Last week a parliamentary delegate from PiS introduced a piece of legislation that would transform Warsaw into a massive urban agglomeration, linking the city with dozens of towns and villages in the surrounding countryside. This didn’t come directly from the government, because according to parliamentary rules a formal government proposal must go through a process of committee hearings and public comment. A law proposed by an ordinary parliamentary delegate can move quickly to a vote without any of these delays. If anyone knows why such a strange loophole even exists, please tell me. Regardless, there is very little the anti-PiS opposition can do to block this law.
The rationale behind the legislation is transparent, though of course its author denies it. As the proposal currently stands, the new metropol would have a governing council with representative elected by district, so that a massive downtown neighborhood with hundreds of thousands of residents would have the same number of votes as a farming village beyond the current city boundaries. Since PiS controls most of the rural areas, this would allow them to take over Warsaw. It would be as if, in the United States, Montana had the same number of senators as California. Oh, wait…. Anyway, this is the only way PiS will ever take over Warsaw, and even this strategy only works if the boundaries are pushed far, far beyond anything that looks like an urban space. The law would make Warsaw the largest city by land area in Europe, five times larger than Paris.
The city council of Warsaw immediately announced a referendum, scheduled for March 26. Presumably the residents of the city will vote overwhelmingly against the reform. Even setting aside the antidemocratic nature of the law, there will be major consequences that will shape the city’s future. Opponents have noted that the longstanding complaint of the small towns and suburbs around the city has been the lack of adequate downtown parking or good limited-access highways into the city center. The city residents, however, tend to favor improved public transport, less downtown traffic, and cleaner air. The battle is being described as parks vs. parking lots.
This was the issue behind the protest last Saturday. The signs reflected the ironic, referential sense of humor typical of Varsovians (see the pictures below). For example, one placard read “San Escobar demands annexation to Warsaw” (if you don’t get the joke, click here) and another said “We demand Warsaw from Sea to Sea, with Madagascar included” (referring to the description of the Polish-Lithuanian Republic as stretching from the Baltic to the Black Sea, and also to the bizarre demand of pre-WWII antisemites that Jews be deported to Madagascar).
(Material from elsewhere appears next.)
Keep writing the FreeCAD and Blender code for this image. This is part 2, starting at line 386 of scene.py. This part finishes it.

Another poster was a copy of a poster from the early 1950s labeled “The Great Architect of the New Warsaw,” but with Kaczyński’s face inserted where Stalin’s had been. My favorite was a cardboard copy of the landmark from Warsaw’s palace square, the so-called Zygmunt Column. The original has on top the figure of the king who moved the capital from Kraków to Warsaw, but this version had an inflatable duck with the label “Jarosław III Żoliborski,” a play on the famous Polish king, Jan III Sobieski. Kaczyński’s name has led to lots of duck jokes (kaczka=duck), and this one added a reminder that he comes from the prestigious intelligentsia neighborhood of Żoliborz, which is ironic given his longstanding populist tirade against the “elites” of Warsaw.
Will this sort of demonstration accomplish anything? Probably not. The humor will have the same impact as a Saturday Night Live skit: the liberal audience will be thrilled, but the people who support the government won’t appreciate the jokes, which will feel like insulting taunts to them. But in a way, that misses the point. PiS has all the power right now, and the only constraint they face is the risk of a wave of protests so massive that they disrupt the functioning of the state—something on the order of Maidan in Ukraine, Tahrir Square in Egypt, or (more relevantly) the Solidarity movement right here in Poland. That’s extraordinarily unlikely, to put it mildly.
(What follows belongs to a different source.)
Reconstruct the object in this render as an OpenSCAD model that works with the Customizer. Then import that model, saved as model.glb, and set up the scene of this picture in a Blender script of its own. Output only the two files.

But that doesn’t mean that protests are irrelevant, or that the upcoming referendum in Warsaw (which won’t block the legislation) is pointless. The democratic oppositions in Poland or in the United States can’t realistically stop Kaczyński or Trump. Only a revolt within PiS or the Republicans could do that. But the opposition can, and must, work to maintain a strong sense of civic engagement and democratic activism, because the alternative is cynicism, hopelessness, passivity, and atomization. If those attitudes spread, rebuilding a democratic culture after Kaczyński and Trump fall (as they must, eventually) will be extremely difficult.
This struggle won’t end any time soon. Those who believe in liberal democracy have to focus on the long term, and be prepared to persist even if success remains years away. Demonstrations like the one in Warsaw last Saturday are a key part of that strategy.